The Xyiwa Poets had many “unanswered prayers” — none of them were ever published in a legitimate publication to my knowledge, and I don’t think any of them made it to Woodstock. I haven’t been in contact with any of them except for Doug who’s letting me use this blog space while he recovers from his brush with death and … well that’s another story. I think Paul Chelibi went to the Grand Canyon once, but probably that has nothing to do with this poem of his:
Climbing Music
by Paul Chelibi
I am my own donkey
carrying my mule-song
down this canyon road
narrow ledges slippery
More than once
I grasp a tree root
protruding from rock crevices
devastated to hear
answered cries are echos
off backpacks heavy with
futile supplies
too heavy to cross the river
too light to turn back
unanswered prayers
heard by vultures circling
seen by eagles leaving
scenes tumbling in
avalanched dreams
hoping to reveal a cave
a cave-in song, or
you
Marie Draper was a troubled person who prayed often and experimented with many different religious movements.

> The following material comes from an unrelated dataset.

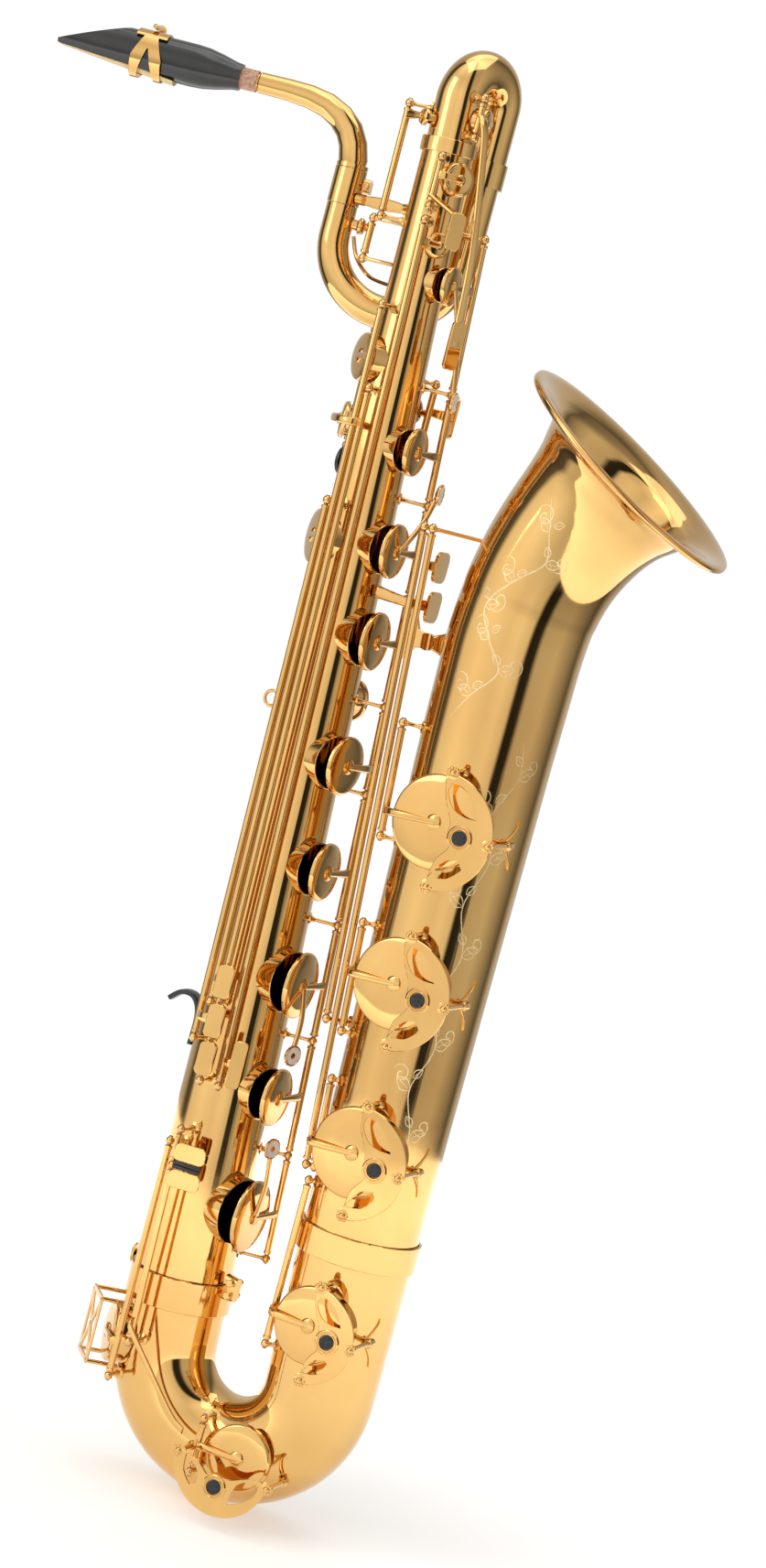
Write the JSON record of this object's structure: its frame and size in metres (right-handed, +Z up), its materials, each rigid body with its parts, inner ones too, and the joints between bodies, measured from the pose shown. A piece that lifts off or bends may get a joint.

She kept a journal or diary but was unfaithful to it. Sometimes she shared her journal entries with the group and certainly, everyone would agree that she had many “unanswered prayers”. She said,
“The restaurant where Jack works(where he thinks he is chief Chef, but is really just a lackey — I mean, he hasn’t been to Cordon Bleu school or whatever the hell those elite saucy snob cuisine colleges are called) has been in turmoil ever since one of Jack’s prize steers on his cattle ranch died. He’s not much of a rancher or cattleman and his dream of a new cut of prime famous branded beef has died. As they say, “he’s all hat and no catttle.” He was going after that dream of a perfect herd and great riches. The death of his best stud was the end of a dream. I told him that the Native Americans always said a prayer before eating an animal(so maybe he forgot that part): they thanked the spirit of the buffalo for sacrificing itself for their survival. Jack doesn’t want to put prime beef on the menu for eating anymore — I wouldn’t be surprised if he put a memorial sticker over the entry on the menu. He’s too sad. He just wants to bury it. I say, eat the meat because we have canine teeth for it and we’re not meant to be vegetarians. I’ve written a poem in honor of death and chicken bone soup for poor Yorick or Boris or whoever that famous allusion is, and I think I’m going to dump him, the arrogant chief Chef, because we fight too much. I guess I should have taken him with a grain of salt and thought of him as a poetic moment— wait, um, what ever happened to that discussion at the cave party? I thought we were going to amplify on that concept. Somebody started a flu poem and then did a second more poetic version…. well anyway, here’s the poem:
Marie on Death of a Chef Who Loves His Beef More Than Me
by Marie Draper
Don’t rip me no more
you’re tearing out my guts;
I’m tearing out yours
spewing entrails
in my trail
I’m stuffin’ it;
take your chitterlings and go
’cause I’m not mad enough
to eat your brains.
Sweet bread, I
once thought you
were sweet enough
to eat without your pancreas
Defeated I cry blood, but
your pain:
take it with you
because
it’s a pleasure
to vomit alone without you:
I can flush
Oh, writing hurts so much, well.. so this scattering:
Oh hell, what is this crap, “Poetic Moment”. I’m not sure what that means. Is it an incident and an emotion that’s trying to be expressed? I’m not sure what many of these poems are trying to say. Some seem to be hiding very dark events that are too painful to express. But I don’t think that vagueness in poetry is always a virtue(I almost accidently spelled that “vulture”, but I guess vagueness can’t be a vulture, because the carcass is the vagueness I guess— you can see I have trouble with metaphors). Am I wrong about this? My poetic moment is confusion:
I’m confused about
what words to use
to stew my angst
banking fear by the river
where I stir my pot
over the campy fire
with soft marshmallows
charring with emotion
Maybe I misunderstood something, but I thought one of the poems that someone blurted out during one of our drunken orgies was about rape. So I wrote a poem talking about revenge and/or forgiveness. So we come back to vagueness: I don’t know what I’m saying, if anything:
Cornered in Hell
he holds his breath
while praying for his birth
The Devil asks me
shall he be forgiven:
you decide
No, no, no,
I cry in remembered blood, but
a question occurs to me to ask
Have I ever been in Hell
on Earth or elsewhere, and
whose forgiveness did I require
I was tempted until I heard
my former tormentor shout,
I will get you even from Hell
My screaming anger
burst into flames
turning him into the ash
of a phoenix
Whose remorse
will God seek now
Not mine is a life that
is an end to suffering.
Pain will not let me forgive”
That’s the end of the entry that Marie donated to the group. Each of these is very different but I think they both represent “unanswered prayers”.